In Dionne, the Eleventh Circuit held that an employer who denies liability in an overtime case is not liable for the plaintiff’s attorney’s fees under 29 U.S.C. § 216(b) if the employer tenders the full amount of overtime pay claimed by the plaintiff (without making an offer of judgment) and moves to dismiss on mootness grounds, where the employee has conceded that the claim for overtime should be dismissed as moot. Under such circumstances, the court held, dismissal of the employee’s complaint, without an award of attorney’s fees and costs, is not erroneous under §216(b) because the district court has not awarded judgment to the employee as the prevailing party.  As the court noted, “[t]he FLSA plainly requires that the plaintiff receive a judgment in his favor to be entitled to attorney’s fees and costs.”  Thus, Dionne seemed to suggest that a defendant could moot an FLSA case and deprive the plaintiff of an award of fees and costs at any stage in the case merely by tendering full payment to the plaintiff.  However, on January 13, 2012, the Eleventh Circuit issued a revised decision in Dionne with  a new footnote 5 that stated that its holding applied only to the situation where the employee “conceded that his claim should be dismissed before trial as moot.”  “It should not be construed,” said the court, “as authorizing the denial of attorney’s fees, requested by an employee, solely because an employer tendered the full amount of back pay owing to an employee, prior to the time a jury has returned its verdict, or the trial court has entered judgment on the merits of the claim.”

In Zinni, the court appears to have come full circle.  The court held that the defendant’s settlement offer, while purporting to offer full relief, did not moot the case because it did include an offer of judgment against the defendants.  Though the case was decided under the FDCPA, the court cited approvingly to the Fourth Circuit’s decision in an FLSA case, Simmons v. United Mortg. & Loan Inv., LLC, 634 F.3d 754, 766 (4th Cir. 2011), in which the court found under similar facts that the case was not mooted merely by an offer of full monetary relief.

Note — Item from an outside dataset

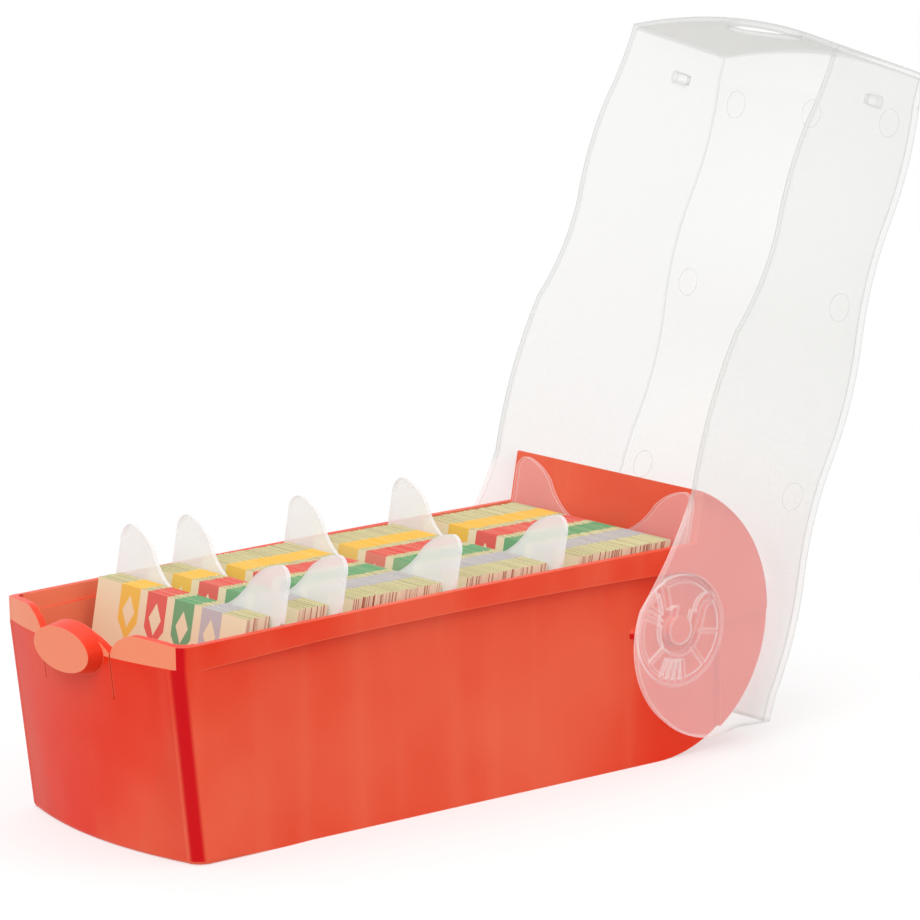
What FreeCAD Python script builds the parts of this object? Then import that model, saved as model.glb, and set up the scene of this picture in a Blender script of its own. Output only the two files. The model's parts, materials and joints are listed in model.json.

In short, it now appears that in the Eleventh Circuit, an offer of full monetary relief in an FLSA case, without an offer of judgment against the defendant, will not moot the case. An offer of full monetary relief with a corresponding offer of judgment will moot the case, but will also entitle the plaintiff to his fees and costs as the prevailing party.  And that may be the final word on the matter – at least until the Supreme Court issues its decision in Symczyk.